David adds that predictive maintenance is transitioning from a ‘nice-to-have’ to a core operational capability. “Advances in cloud computing and the industrial internet of things are accelerating this shift, enabling real-time data collection, remote monitoring and improved asset intelligence,” he says.
“For MSPs, this represents a clear opportunity to move up the value chain, evolving from reactive maintenance providers into performance optimisation partners. As expectations around uptime, efficiency and resilience continue to rise, predictive maintenance is set to become a standard component of service delivery rather than an optional extra.”
Rick agrees that predictive maintenance is becoming the industry standard. “As AI and machine learning become more integrated into our everyday lives, networks will become even more ‘aware’ and provide deeper insights into all connected devices, improving response times for service teams and ultimately increasing uptimes and reliability for customers,” he says. “In the coming years, there will be a shift toward predictive maintenance, where the software doesn’t just give warning signs but tells you something is going to break, automatically suggests the exact part number, and provides a video walkthrough for the technician.

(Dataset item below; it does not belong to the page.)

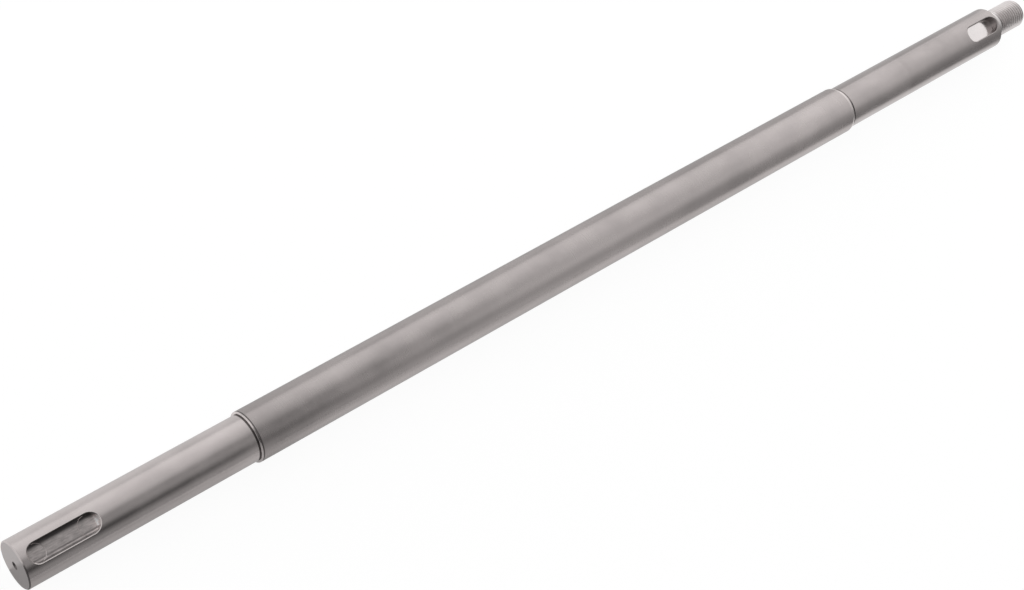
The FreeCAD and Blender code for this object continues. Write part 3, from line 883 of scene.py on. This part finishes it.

“For an MSP, staying ahead of this curve is no longer a strategic choice; it is the only way to protect margins in a market where service is being redefined by data. This is not a passing trend but a fundamental shift, where the reactive ‘break-fix’ model cannot survive in an era of intelligent, self-aware hardware. AI is weaving itself into every fibre of our personal and professional lives, and in the world of print it will transform the humble service contract into a sophisticated, invisible engine of uptime and reliability. In this landscape, those who bury their heads in the sand will find the market moving forward without them.”